— START Source data —

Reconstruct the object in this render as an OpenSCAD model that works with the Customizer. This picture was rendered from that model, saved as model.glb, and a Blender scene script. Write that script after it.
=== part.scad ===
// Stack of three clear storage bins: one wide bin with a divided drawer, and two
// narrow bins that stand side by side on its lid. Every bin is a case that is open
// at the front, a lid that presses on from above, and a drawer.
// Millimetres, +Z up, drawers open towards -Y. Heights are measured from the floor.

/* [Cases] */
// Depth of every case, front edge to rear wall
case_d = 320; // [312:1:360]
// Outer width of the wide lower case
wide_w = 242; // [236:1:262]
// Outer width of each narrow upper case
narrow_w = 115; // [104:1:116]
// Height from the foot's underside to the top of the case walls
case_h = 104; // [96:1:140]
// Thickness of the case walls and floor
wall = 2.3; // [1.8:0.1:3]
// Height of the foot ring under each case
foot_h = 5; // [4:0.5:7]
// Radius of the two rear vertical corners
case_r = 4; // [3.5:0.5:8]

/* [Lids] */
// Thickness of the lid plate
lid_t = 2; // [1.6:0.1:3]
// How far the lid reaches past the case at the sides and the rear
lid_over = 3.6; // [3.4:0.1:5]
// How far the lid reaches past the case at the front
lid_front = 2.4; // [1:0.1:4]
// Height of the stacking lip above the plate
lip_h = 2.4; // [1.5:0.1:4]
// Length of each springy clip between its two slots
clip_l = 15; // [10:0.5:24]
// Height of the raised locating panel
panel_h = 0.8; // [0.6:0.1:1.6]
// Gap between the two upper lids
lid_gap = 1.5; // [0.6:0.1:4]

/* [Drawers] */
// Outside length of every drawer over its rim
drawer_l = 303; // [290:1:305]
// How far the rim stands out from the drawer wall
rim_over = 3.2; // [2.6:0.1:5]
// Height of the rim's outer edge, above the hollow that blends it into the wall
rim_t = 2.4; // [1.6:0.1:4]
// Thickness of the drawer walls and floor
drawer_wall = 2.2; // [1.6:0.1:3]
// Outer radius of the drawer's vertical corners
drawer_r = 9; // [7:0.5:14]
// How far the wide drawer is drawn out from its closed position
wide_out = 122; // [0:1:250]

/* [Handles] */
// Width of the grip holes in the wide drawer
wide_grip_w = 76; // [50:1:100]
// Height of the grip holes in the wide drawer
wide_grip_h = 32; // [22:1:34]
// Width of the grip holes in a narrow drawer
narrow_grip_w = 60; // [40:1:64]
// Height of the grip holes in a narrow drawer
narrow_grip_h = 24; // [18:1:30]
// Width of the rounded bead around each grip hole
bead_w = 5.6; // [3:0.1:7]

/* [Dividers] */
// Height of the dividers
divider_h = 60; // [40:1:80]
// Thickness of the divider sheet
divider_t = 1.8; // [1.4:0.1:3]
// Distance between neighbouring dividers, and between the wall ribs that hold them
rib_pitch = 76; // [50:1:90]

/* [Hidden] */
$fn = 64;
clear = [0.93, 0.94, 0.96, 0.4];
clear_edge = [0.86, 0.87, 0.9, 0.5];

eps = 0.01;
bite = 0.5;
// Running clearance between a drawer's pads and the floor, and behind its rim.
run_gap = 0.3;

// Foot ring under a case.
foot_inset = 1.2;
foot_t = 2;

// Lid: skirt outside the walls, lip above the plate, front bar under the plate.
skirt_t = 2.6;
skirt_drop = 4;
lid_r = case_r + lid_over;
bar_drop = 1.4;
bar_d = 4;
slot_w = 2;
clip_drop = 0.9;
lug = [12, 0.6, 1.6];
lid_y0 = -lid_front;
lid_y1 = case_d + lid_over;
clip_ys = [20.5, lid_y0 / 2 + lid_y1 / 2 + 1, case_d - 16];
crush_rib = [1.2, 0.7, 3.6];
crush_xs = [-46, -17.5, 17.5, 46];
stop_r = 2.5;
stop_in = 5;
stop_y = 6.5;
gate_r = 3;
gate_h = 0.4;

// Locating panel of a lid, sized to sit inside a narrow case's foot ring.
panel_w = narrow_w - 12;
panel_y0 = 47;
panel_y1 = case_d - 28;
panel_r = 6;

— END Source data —
— START Source data —

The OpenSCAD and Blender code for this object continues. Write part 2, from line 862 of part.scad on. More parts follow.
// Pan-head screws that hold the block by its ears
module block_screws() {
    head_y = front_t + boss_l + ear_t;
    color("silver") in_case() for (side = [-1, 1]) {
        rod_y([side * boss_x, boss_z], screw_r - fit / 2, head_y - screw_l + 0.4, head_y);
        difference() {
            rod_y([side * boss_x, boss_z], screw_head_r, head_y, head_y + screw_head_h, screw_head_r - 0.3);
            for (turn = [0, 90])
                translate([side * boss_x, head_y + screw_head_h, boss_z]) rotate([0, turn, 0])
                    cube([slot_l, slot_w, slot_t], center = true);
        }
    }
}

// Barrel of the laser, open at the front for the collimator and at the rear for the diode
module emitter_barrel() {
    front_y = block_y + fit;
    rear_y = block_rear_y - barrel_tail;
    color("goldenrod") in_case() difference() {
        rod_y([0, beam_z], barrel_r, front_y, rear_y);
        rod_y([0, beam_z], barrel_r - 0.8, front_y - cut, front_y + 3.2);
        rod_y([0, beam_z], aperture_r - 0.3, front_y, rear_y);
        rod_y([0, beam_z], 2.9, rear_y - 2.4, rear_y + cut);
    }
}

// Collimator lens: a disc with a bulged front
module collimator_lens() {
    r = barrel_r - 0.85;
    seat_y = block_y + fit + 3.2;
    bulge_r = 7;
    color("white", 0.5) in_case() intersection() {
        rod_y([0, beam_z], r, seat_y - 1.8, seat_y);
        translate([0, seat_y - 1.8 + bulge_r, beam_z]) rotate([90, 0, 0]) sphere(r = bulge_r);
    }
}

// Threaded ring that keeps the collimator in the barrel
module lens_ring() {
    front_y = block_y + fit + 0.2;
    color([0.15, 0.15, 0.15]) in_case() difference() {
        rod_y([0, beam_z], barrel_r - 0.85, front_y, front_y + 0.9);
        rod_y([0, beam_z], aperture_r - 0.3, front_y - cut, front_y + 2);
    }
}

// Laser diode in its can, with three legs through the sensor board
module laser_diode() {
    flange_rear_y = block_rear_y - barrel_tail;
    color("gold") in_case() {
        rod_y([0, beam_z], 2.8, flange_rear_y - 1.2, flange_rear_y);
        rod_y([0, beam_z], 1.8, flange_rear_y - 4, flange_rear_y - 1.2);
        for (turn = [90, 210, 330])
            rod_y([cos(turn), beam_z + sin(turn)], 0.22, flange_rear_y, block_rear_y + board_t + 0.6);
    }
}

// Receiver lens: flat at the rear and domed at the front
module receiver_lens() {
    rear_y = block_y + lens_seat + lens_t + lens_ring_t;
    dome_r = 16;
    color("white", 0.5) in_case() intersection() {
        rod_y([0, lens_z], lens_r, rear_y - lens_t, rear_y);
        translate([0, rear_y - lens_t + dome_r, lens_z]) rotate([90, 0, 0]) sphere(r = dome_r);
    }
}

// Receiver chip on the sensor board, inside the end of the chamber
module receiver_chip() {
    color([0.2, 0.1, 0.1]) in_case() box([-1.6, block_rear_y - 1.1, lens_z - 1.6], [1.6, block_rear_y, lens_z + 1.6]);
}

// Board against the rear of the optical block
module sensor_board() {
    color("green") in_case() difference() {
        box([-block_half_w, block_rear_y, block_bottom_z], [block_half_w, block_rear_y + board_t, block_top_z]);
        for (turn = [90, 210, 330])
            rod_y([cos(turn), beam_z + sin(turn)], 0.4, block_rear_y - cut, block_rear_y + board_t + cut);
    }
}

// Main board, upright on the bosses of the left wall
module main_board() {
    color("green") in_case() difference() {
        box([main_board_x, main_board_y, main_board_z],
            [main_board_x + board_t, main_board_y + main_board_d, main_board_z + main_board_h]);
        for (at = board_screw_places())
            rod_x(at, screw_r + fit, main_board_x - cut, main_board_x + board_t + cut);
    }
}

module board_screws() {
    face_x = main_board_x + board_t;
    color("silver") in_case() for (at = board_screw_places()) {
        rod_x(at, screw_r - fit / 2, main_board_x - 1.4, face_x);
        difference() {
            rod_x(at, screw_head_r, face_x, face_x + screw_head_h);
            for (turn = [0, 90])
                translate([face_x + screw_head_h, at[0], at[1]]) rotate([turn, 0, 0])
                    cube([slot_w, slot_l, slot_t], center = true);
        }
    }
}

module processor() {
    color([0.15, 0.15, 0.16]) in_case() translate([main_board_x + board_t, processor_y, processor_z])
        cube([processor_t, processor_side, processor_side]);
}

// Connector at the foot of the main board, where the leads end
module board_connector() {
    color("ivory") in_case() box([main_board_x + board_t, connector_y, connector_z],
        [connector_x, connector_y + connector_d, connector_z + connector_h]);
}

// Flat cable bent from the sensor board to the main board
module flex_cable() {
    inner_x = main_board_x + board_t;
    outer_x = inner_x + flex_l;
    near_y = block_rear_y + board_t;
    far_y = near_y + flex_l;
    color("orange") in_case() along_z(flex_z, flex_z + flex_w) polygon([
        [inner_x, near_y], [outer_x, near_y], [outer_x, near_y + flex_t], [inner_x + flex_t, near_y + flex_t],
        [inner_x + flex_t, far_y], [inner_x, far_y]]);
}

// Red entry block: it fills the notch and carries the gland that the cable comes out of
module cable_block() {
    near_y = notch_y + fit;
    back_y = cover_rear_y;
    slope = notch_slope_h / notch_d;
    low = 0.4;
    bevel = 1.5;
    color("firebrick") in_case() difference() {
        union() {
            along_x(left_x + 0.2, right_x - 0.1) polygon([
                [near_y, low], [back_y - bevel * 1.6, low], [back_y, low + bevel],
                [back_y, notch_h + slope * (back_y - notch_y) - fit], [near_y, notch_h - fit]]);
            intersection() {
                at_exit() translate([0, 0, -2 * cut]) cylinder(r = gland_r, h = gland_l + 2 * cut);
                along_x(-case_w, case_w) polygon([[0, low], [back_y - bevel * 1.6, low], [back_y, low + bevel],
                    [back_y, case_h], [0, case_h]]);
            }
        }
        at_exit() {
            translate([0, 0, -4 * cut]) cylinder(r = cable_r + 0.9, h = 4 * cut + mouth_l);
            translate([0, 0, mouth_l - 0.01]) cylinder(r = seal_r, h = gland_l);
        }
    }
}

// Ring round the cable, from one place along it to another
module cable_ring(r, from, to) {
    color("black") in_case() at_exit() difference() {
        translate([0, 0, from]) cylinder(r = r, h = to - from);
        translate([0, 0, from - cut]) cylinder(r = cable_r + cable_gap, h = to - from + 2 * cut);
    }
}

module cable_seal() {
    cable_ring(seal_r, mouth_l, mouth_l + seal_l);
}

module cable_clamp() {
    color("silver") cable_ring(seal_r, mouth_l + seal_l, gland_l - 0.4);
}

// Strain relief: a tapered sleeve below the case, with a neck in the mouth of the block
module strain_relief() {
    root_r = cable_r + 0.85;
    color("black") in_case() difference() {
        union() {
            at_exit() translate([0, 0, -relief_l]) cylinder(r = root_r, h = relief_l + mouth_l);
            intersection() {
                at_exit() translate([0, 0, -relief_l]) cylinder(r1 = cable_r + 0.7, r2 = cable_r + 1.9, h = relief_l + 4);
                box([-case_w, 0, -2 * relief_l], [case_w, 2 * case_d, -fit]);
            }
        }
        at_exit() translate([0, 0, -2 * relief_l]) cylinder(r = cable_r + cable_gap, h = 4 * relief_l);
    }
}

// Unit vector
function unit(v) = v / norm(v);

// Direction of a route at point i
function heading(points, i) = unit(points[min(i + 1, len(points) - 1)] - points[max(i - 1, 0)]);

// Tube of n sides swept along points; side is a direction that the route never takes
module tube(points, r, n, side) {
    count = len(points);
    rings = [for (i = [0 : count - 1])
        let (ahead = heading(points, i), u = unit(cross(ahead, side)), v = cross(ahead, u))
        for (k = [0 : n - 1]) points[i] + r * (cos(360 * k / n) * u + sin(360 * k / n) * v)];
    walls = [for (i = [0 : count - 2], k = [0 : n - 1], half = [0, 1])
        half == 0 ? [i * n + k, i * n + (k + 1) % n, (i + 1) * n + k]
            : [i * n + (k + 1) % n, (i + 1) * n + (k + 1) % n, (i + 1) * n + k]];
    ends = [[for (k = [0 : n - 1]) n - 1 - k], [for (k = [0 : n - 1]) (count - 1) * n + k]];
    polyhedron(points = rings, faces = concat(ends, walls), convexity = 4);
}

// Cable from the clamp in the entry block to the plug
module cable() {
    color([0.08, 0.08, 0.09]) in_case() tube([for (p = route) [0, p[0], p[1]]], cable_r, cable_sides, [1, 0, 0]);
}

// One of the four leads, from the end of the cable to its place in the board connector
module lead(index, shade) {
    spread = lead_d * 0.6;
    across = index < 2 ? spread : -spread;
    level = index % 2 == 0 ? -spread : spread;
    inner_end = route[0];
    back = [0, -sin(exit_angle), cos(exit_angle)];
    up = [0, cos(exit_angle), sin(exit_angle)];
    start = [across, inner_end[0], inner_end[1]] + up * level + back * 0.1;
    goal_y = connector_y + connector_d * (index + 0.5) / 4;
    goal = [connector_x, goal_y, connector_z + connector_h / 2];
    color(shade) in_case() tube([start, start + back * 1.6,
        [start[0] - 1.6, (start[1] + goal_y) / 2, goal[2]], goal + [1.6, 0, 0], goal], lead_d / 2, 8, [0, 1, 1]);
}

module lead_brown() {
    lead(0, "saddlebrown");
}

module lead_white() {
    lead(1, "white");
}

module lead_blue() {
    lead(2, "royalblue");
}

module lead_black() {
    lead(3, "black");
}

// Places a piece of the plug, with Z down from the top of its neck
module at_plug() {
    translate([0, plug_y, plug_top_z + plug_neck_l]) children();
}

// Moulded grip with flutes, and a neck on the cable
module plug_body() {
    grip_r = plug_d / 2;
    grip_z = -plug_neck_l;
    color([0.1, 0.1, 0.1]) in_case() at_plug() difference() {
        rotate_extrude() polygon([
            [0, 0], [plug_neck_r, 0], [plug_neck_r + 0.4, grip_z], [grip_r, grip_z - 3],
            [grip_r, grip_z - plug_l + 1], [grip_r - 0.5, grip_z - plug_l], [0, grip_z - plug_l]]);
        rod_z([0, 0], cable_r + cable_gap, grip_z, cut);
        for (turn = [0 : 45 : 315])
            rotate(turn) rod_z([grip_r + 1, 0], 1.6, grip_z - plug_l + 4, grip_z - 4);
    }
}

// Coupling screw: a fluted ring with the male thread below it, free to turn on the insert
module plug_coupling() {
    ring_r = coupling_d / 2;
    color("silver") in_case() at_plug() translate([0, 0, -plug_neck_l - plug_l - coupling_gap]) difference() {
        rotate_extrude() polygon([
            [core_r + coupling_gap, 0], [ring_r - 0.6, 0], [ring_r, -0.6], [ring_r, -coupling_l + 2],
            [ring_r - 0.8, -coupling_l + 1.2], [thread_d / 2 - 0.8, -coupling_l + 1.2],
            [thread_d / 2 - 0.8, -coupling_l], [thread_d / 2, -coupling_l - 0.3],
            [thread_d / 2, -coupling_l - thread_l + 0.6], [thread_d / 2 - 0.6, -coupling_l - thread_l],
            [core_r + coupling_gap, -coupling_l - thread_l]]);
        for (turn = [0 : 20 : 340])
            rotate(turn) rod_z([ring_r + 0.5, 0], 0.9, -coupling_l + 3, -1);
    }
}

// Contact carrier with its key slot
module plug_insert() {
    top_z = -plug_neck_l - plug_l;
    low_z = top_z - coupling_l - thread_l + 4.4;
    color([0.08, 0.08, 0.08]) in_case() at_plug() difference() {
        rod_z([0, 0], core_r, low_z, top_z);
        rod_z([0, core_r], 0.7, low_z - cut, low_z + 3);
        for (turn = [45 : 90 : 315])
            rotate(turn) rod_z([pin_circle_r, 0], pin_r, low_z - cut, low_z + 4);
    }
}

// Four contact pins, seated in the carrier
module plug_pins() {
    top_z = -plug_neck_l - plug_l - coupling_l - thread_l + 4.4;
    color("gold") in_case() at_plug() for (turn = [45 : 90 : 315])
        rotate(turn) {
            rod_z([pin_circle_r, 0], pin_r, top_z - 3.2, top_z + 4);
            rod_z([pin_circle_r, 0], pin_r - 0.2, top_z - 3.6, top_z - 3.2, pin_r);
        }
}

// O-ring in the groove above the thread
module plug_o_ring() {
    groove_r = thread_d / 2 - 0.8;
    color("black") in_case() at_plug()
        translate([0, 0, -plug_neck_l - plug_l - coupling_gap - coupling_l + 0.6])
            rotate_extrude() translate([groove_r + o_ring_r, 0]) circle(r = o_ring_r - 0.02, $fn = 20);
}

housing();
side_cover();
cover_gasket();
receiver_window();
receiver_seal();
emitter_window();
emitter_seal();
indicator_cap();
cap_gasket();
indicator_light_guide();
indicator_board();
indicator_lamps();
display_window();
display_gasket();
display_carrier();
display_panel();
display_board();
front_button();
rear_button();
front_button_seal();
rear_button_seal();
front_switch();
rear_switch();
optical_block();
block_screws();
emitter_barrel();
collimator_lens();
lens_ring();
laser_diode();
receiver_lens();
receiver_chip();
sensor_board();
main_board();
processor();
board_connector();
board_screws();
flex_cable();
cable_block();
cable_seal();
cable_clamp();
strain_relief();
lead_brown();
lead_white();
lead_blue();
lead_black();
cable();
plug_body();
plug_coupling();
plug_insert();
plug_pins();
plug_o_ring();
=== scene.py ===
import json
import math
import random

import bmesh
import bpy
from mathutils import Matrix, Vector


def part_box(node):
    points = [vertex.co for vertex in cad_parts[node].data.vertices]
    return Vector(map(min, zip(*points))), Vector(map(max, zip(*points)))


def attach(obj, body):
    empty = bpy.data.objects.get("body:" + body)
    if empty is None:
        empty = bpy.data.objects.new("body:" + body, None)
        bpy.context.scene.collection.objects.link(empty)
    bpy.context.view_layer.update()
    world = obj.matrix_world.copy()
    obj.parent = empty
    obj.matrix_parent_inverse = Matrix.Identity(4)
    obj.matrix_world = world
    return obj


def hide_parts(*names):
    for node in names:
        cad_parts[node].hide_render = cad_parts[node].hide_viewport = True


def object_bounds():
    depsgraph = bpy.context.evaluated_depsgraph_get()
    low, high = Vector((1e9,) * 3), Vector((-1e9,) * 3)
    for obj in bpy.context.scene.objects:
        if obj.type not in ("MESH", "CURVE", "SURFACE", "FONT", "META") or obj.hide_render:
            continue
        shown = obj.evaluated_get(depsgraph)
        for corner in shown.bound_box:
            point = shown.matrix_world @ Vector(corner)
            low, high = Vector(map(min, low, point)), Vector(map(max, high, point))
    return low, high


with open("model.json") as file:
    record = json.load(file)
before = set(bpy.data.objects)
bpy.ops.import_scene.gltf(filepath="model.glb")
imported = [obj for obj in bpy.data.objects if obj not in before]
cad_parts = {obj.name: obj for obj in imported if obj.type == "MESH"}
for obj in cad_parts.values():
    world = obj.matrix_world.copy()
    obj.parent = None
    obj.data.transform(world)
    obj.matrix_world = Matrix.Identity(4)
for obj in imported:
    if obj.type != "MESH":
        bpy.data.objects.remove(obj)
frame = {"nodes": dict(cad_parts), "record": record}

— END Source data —

**Task goal**
Repeat word for word the lines from the line with "above the thread" to the line with "for node in", both lines included.

**Response**
// O-ring in the groove above the thread
module plug_o_ring() {
    groove_r = thread_d / 2 - 0.8;
    color("black") in_case() at_plug()
        translate([0, 0, -plug_neck_l - plug_l - coupling_gap - coupling_l + 0.6])
            rotate_extrude() translate([groove_r + o_ring_r, 0]) circle(r = o_ring_r - 0.02, $fn = 20);
}

housing();
side_cover();
cover_gasket();
receiver_window();
receiver_seal();
emitter_window();
emitter_seal();
indicator_cap();
cap_gasket();
indicator_light_guide();
indicator_board();
indicator_lamps();
display_window();
display_gasket();
display_carrier();
display_panel();
display_board();
front_button();
rear_button();
front_button_seal();
rear_button_seal();
front_switch();
rear_switch();
optical_block();
block_screws();
emitter_barrel();
collimator_lens();
lens_ring();
laser_diode();
receiver_lens();
receiver_chip();
sensor_board();
main_board();
processor();
board_connector();
board_screws();
flex_cable();
cable_block();
cable_seal();
cable_clamp();
strain_relief();
lead_brown();
lead_white();
lead_blue();
lead_black();
cable();
plug_body();
plug_coupling();
plug_insert();
plug_pins();
plug_o_ring();
=== scene.py ===
import json
import math
import random

import bmesh
import bpy
from mathutils import Matrix, Vector


def part_box(node):
    points = [vertex.co for vertex in cad_parts[node].data.vertices]
    return Vector(map(min, zip(*points))), Vector(map(max, zip(*points)))


def attach(obj, body):
    empty = bpy.data.objects.get("body:" + body)
    if empty is None:
        empty = bpy.data.objects.new("body:" + body, None)
        bpy.context.scene.collection.objects.link(empty)
    bpy.context.view_layer.update()
    world = obj.matrix_world.copy()
    obj.parent = empty
    obj.matrix_parent_inverse = Matrix.Identity(4)
    obj.matrix_world = world
    return obj


def hide_parts(*names):
    for node in names:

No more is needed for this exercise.